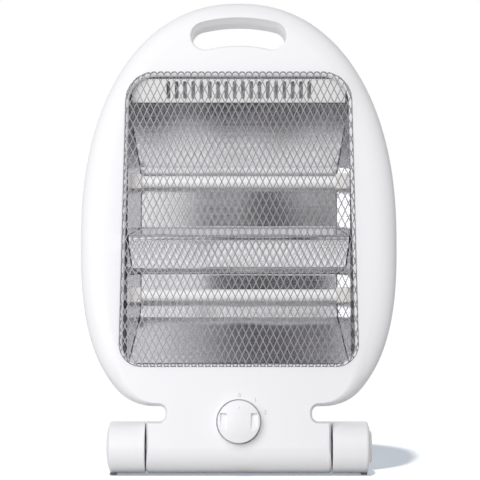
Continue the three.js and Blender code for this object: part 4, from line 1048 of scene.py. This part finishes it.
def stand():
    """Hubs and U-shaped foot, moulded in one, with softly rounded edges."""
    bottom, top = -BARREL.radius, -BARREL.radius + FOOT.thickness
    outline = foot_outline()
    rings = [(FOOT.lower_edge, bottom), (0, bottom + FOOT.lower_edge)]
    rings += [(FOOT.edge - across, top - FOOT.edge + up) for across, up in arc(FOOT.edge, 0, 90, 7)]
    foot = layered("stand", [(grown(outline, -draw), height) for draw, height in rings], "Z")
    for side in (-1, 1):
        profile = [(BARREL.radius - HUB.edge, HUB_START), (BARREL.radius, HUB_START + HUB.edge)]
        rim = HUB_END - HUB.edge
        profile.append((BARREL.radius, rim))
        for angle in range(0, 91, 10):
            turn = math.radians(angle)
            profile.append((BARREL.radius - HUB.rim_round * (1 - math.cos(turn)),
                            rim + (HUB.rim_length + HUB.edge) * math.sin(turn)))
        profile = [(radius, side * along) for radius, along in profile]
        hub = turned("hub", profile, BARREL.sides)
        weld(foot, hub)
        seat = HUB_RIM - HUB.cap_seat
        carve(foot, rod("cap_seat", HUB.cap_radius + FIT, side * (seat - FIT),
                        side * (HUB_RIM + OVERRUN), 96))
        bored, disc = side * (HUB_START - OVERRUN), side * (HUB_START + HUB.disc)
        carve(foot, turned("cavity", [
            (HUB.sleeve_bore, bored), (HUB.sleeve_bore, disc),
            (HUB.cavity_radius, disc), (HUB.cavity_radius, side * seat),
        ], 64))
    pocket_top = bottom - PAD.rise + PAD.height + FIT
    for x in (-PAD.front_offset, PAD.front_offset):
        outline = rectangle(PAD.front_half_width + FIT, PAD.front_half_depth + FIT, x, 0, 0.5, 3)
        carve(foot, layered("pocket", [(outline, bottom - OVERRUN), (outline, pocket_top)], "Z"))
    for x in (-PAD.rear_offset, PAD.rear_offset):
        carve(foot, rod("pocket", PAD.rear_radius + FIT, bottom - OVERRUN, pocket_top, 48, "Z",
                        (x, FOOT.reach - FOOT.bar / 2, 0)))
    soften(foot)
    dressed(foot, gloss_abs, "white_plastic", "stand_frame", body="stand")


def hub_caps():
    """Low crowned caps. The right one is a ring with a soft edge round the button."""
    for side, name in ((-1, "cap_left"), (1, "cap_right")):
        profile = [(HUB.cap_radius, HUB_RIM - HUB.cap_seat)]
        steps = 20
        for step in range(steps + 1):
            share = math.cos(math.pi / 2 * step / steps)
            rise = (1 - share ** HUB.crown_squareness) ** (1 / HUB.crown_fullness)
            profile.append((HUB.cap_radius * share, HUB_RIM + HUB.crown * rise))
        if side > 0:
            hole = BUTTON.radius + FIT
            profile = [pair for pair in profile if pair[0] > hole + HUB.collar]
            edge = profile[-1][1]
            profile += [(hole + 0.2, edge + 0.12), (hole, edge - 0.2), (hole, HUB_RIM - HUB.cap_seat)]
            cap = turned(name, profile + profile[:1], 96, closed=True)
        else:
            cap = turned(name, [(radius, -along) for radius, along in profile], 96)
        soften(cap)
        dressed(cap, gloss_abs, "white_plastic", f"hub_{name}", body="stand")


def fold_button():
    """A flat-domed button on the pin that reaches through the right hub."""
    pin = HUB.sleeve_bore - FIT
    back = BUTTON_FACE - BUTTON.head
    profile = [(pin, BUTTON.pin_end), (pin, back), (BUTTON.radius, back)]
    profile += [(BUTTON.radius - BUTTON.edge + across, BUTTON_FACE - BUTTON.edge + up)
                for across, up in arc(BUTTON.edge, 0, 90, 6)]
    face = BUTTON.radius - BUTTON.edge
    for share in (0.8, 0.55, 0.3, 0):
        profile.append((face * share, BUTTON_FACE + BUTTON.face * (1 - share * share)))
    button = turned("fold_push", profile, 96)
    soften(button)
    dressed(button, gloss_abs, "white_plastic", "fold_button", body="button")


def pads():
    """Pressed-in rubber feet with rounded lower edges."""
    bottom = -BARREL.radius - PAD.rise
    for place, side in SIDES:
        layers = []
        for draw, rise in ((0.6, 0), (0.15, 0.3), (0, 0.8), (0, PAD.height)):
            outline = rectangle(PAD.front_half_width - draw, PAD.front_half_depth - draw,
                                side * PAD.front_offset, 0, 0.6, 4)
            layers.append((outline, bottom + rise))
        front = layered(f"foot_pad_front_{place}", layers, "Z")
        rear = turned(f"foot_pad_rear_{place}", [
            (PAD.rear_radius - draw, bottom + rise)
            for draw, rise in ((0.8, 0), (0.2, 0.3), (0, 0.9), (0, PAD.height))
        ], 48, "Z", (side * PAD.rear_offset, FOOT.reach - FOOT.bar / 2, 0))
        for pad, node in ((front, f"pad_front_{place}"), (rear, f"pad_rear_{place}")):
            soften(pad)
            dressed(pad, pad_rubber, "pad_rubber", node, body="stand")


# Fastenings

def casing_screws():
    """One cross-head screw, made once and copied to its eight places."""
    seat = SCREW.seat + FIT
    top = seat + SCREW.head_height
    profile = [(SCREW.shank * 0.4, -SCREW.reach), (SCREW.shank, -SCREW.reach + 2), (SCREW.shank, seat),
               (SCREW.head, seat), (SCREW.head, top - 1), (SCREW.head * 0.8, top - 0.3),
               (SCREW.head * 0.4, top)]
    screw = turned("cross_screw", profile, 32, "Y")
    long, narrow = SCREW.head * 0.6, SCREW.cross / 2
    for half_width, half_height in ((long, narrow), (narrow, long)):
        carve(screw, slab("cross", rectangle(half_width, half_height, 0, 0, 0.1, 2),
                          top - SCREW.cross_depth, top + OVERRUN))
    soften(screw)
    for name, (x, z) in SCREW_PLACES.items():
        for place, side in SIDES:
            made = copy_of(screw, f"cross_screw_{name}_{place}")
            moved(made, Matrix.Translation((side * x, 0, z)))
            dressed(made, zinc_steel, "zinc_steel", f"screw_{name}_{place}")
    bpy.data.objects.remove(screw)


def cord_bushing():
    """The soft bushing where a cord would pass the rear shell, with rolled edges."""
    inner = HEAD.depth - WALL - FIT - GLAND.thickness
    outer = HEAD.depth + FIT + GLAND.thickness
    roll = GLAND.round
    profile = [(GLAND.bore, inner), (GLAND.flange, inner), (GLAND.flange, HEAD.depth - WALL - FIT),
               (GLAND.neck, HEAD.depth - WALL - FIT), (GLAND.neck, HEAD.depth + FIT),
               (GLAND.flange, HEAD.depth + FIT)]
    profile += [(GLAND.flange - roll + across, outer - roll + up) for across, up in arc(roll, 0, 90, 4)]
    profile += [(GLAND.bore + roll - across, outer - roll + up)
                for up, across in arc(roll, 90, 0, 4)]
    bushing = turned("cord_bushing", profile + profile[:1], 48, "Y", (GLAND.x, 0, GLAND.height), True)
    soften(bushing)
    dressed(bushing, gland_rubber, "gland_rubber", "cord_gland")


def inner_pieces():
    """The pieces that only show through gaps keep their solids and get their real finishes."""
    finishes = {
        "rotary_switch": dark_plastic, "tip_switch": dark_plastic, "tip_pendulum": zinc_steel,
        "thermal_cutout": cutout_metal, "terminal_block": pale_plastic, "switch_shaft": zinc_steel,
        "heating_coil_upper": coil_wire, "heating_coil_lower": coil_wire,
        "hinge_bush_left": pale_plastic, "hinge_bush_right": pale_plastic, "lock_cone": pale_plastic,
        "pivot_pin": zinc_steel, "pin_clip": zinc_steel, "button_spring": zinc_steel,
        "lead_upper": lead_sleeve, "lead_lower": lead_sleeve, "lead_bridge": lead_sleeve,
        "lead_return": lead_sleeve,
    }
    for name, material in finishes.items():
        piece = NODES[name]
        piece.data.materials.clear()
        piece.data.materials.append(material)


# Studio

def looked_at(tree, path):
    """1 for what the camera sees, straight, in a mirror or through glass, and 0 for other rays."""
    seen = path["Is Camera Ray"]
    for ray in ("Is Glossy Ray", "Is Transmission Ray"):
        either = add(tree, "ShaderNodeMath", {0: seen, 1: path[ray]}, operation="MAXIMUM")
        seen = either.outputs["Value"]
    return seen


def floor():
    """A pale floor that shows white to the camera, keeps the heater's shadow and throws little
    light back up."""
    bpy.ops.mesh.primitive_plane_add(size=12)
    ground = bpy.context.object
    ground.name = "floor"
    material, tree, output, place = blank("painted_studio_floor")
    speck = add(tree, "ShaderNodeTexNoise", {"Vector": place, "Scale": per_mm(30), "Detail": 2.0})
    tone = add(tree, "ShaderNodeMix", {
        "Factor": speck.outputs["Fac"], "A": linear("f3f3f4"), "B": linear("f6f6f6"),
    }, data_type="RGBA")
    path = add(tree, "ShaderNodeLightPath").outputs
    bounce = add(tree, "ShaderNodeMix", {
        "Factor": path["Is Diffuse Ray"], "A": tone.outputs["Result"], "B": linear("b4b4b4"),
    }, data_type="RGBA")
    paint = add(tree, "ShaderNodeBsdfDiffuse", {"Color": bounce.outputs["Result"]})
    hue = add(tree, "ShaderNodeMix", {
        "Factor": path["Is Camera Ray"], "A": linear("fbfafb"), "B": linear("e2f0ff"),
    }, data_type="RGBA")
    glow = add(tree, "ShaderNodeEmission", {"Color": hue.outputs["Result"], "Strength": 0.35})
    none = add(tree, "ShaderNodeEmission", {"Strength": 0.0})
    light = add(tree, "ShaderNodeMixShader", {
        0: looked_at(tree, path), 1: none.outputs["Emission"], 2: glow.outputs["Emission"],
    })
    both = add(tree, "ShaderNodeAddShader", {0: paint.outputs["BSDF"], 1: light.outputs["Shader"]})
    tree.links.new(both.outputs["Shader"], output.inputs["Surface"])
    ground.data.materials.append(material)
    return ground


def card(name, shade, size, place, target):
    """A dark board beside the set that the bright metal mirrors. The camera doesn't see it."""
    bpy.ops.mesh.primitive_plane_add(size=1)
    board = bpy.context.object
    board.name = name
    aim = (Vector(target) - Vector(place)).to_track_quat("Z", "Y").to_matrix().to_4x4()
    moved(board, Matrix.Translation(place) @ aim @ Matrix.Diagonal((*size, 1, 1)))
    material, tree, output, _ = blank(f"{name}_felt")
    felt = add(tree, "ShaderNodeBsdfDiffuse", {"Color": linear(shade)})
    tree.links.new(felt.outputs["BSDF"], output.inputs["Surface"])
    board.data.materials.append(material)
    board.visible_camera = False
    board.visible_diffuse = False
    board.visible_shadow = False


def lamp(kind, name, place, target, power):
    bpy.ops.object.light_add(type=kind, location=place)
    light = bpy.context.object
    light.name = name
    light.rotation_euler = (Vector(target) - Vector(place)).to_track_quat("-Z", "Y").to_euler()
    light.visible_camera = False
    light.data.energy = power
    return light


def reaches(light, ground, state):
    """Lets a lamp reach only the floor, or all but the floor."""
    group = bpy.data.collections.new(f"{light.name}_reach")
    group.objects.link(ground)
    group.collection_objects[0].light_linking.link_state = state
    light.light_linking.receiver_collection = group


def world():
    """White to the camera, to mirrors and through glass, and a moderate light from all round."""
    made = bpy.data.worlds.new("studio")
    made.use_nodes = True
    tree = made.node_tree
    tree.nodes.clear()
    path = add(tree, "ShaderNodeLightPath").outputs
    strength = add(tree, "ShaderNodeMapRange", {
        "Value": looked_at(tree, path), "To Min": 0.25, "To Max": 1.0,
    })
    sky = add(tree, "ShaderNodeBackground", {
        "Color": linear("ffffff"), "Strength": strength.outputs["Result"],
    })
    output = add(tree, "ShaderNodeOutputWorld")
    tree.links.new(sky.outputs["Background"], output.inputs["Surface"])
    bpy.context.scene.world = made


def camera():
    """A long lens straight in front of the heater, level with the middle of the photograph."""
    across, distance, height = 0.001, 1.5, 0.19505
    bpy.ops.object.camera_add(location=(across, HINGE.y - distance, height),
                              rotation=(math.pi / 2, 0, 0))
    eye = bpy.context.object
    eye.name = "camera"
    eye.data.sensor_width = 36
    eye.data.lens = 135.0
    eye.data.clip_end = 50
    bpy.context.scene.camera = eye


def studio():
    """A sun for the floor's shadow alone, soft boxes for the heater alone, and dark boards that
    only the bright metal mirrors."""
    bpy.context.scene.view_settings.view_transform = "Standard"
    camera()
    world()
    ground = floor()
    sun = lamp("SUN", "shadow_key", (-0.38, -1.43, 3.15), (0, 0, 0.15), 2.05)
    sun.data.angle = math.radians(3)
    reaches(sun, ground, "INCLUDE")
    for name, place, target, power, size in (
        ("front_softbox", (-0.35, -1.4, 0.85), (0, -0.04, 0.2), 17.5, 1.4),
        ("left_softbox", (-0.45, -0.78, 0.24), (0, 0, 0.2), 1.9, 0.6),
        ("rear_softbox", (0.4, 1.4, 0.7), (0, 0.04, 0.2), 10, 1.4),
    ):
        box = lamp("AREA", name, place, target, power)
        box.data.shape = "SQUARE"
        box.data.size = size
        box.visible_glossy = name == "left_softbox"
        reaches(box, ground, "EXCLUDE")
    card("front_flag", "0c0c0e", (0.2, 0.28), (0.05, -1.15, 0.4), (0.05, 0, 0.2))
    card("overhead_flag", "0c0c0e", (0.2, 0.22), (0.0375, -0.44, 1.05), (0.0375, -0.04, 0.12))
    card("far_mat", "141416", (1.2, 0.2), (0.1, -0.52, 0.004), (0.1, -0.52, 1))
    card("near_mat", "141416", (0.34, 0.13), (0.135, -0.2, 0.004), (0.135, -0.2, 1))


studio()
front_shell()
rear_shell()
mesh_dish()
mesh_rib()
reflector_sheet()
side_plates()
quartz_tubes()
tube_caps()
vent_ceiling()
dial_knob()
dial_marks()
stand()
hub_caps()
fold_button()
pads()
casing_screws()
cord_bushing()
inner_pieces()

| WHAT IS NEEDED |
From the data above, work out how many lines contain the string "scene" and reply with only the number.

| ANSWER TO THE TASK |
4